Records from a data source
--- start ---

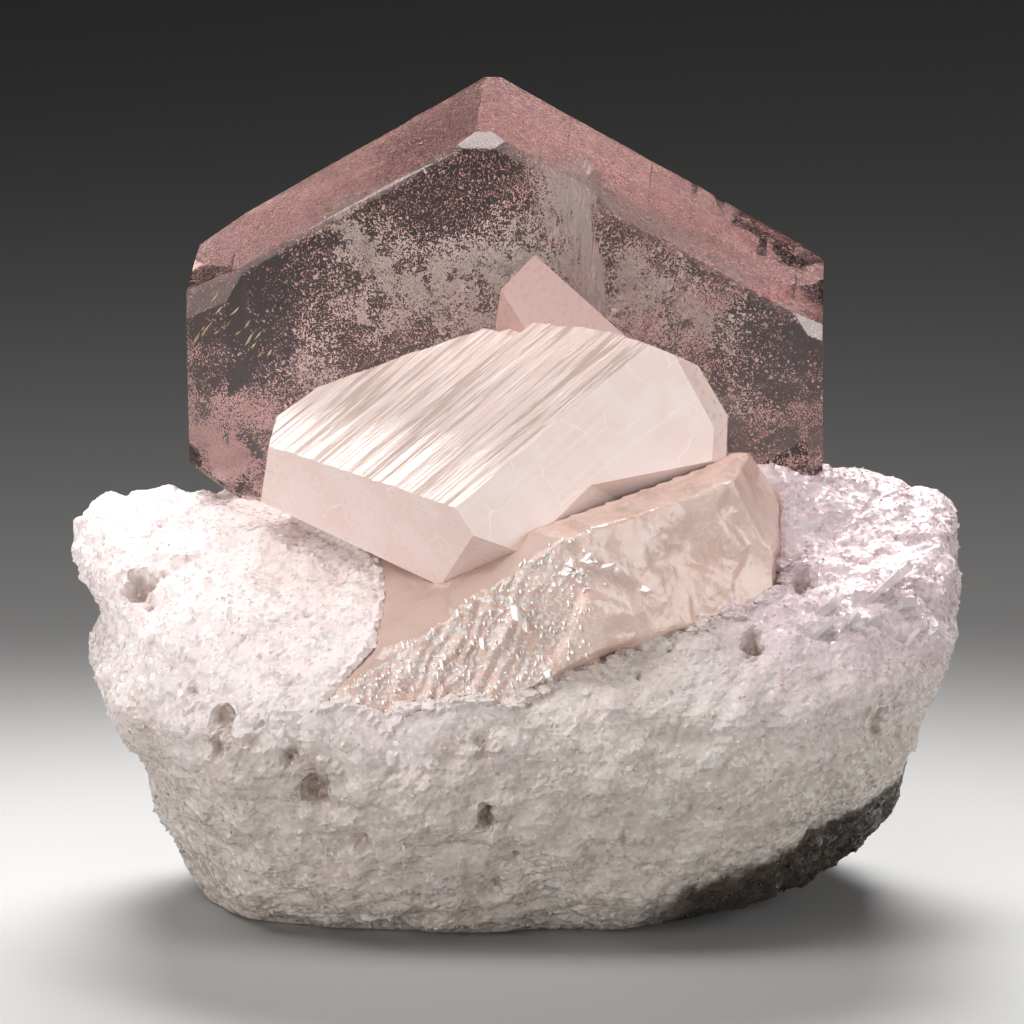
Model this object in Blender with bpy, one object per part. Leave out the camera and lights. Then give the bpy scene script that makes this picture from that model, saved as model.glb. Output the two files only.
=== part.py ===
"""Pink beryl on white rock: a tabular crystal with two parallel growths, a striated crystal across its foot and
a broken crystal below, grown into one another, and the granular matrix that they are sunk in, on a flat base.

Lengths are millimetres until a mesh is made, +X is right, +Y is back, +Z is up, and the origin is the middle of
the base of the box that the pieces fill. A crystal is the space inside its faces. Its faces are beryl's own
forms, which are the pinacoid, the prism and two pyramids, or breaks and contacts that follow no form.
"""

import math
from dataclasses import dataclass, field

import bmesh
import bpy
from mathutils import Vector, noise

MM = 0.001
GAP = 0.3
BLOCK = 130.0

# Beryl's angles: how far each form tilts from the pinacoid, in degrees
PRISM_TILT = 90.0
PYRAMID_TILT = 29.95
CORNER_TILT = 44.9

# The tabular crystal. A face of a form is its tilt, its place in sixths of a turn, and its distance
BACK_CENTRE = (-0.7, 15.8, 63.6)
BACK_AXIS = (-92.2, -4.0)
BACK_TURN = 0.5
HALF_THICKNESS = 13.3
SECOND_GROWTH_STEP = 4.0
SHARED_FACES = (
    (PRISM_TILT, 0, 35.3),
    (PRISM_TILT, 1, 18.9),
    (PRISM_TILT, 2, 20.6),
    (PRISM_TILT, 3, 34.8),
    (PRISM_TILT, 4, 31.0),
    (PRISM_TILT, 5, 31.0),
    (PRISM_TILT, 1.5, 22.3),
)
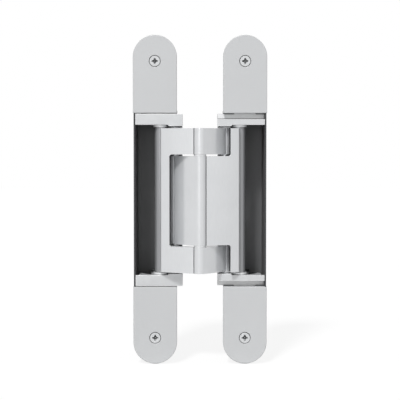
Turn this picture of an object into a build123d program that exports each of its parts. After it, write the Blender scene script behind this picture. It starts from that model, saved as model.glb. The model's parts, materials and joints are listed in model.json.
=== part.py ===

--- end ---

**Problem statement:** All of the records must be repeated exactly.

**Output of the exercise:**
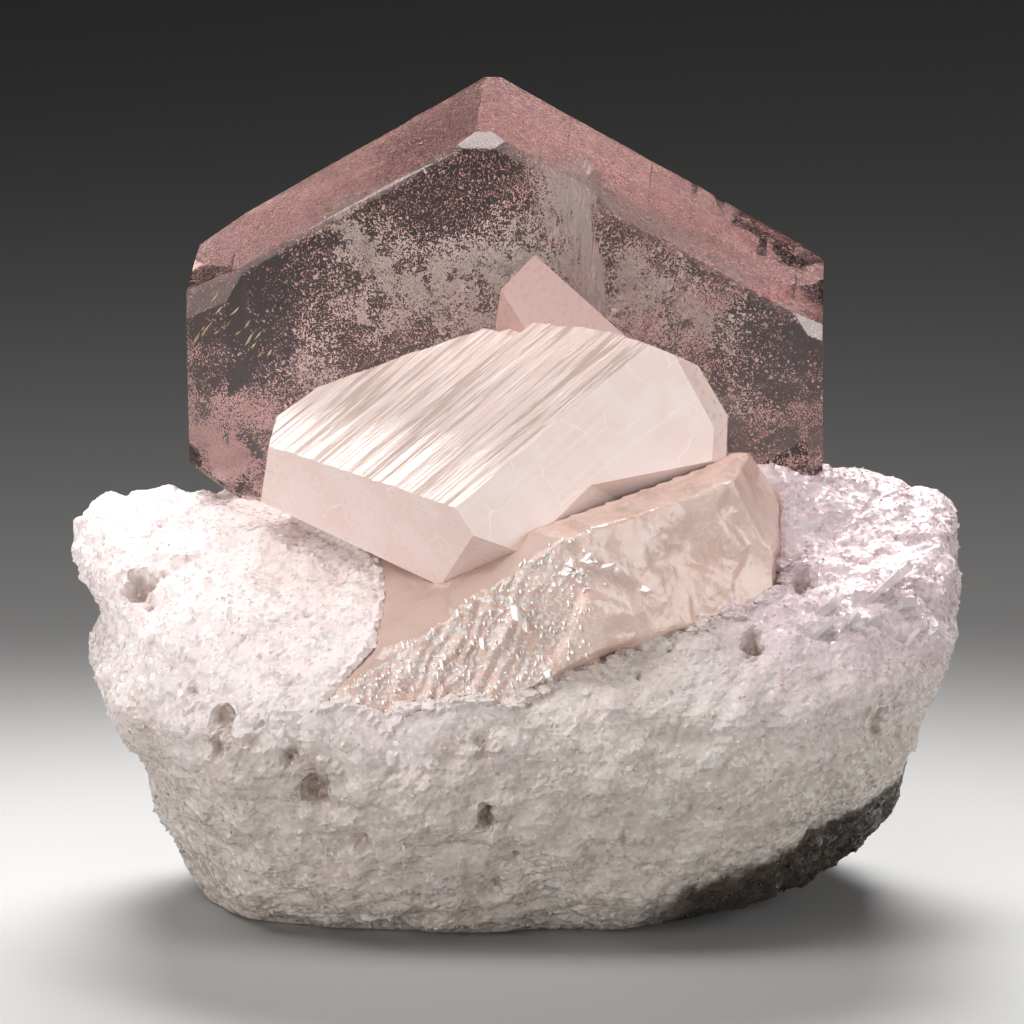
Model this object in Blender with bpy, one object per part. Leave out the camera and lights. Then give the bpy scene script that makes this picture from that model, saved as model.glb. Output the two files only.
=== part.py ===
"""Pink beryl on white rock: a tabular crystal with two parallel growths, a striated crystal across its foot and
a broken crystal below, grown into one another, and the granular matrix that they are sunk in, on a flat base.

Lengths are millimetres until a mesh is made, +X is right, +Y is back, +Z is up, and the origin is the middle of
the base of the box that the pieces fill. A crystal is the space inside its faces. Its faces are beryl's own
forms, which are the pinacoid, the prism and two pyramids, or breaks and contacts that follow no form.
"""

import math
from dataclasses import dataclass, field

import bmesh
import bpy
from mathutils import Vector, noise

MM = 0.001
GAP = 0.3
BLOCK = 130.0

# Beryl's angles: how far each form tilts from the pinacoid, in degrees
PRISM_TILT = 90.0
PYRAMID_TILT = 29.95
CORNER_TILT = 44.9

# The tabular crystal. A face of a form is its tilt, its place in sixths of a turn, and its distance
BACK_CENTRE = (-0.7, 15.8, 63.6)
BACK_AXIS = (-92.2, -4.0)
BACK_TURN = 0.5
HALF_THICKNESS = 13.3
SECOND_GROWTH_STEP = 4.0
SHARED_FACES = (
    (PRISM_TILT, 0, 35.3),
    (PRISM_TILT, 1, 18.9),
    (PRISM_TILT, 2, 20.6),
    (PRISM_TILT, 3, 34.8),
    (PRISM_TILT, 4, 31.0),
    (PRISM_TILT, 5, 31.0),
    (PRISM_TILT, 1.5, 22.3),
)
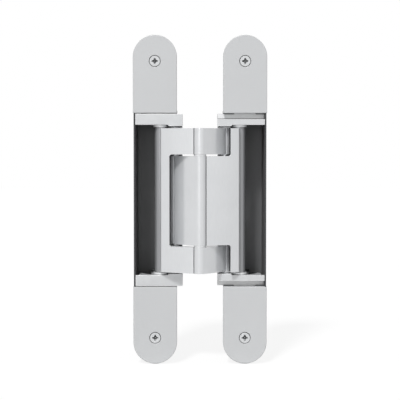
Turn this picture of an object into a build123d program that exports each of its parts. After it, write the Blender scene script behind this picture. It starts from that model, saved as model.glb. The model's parts, materials and joints are listed in model.json.
=== part.py ===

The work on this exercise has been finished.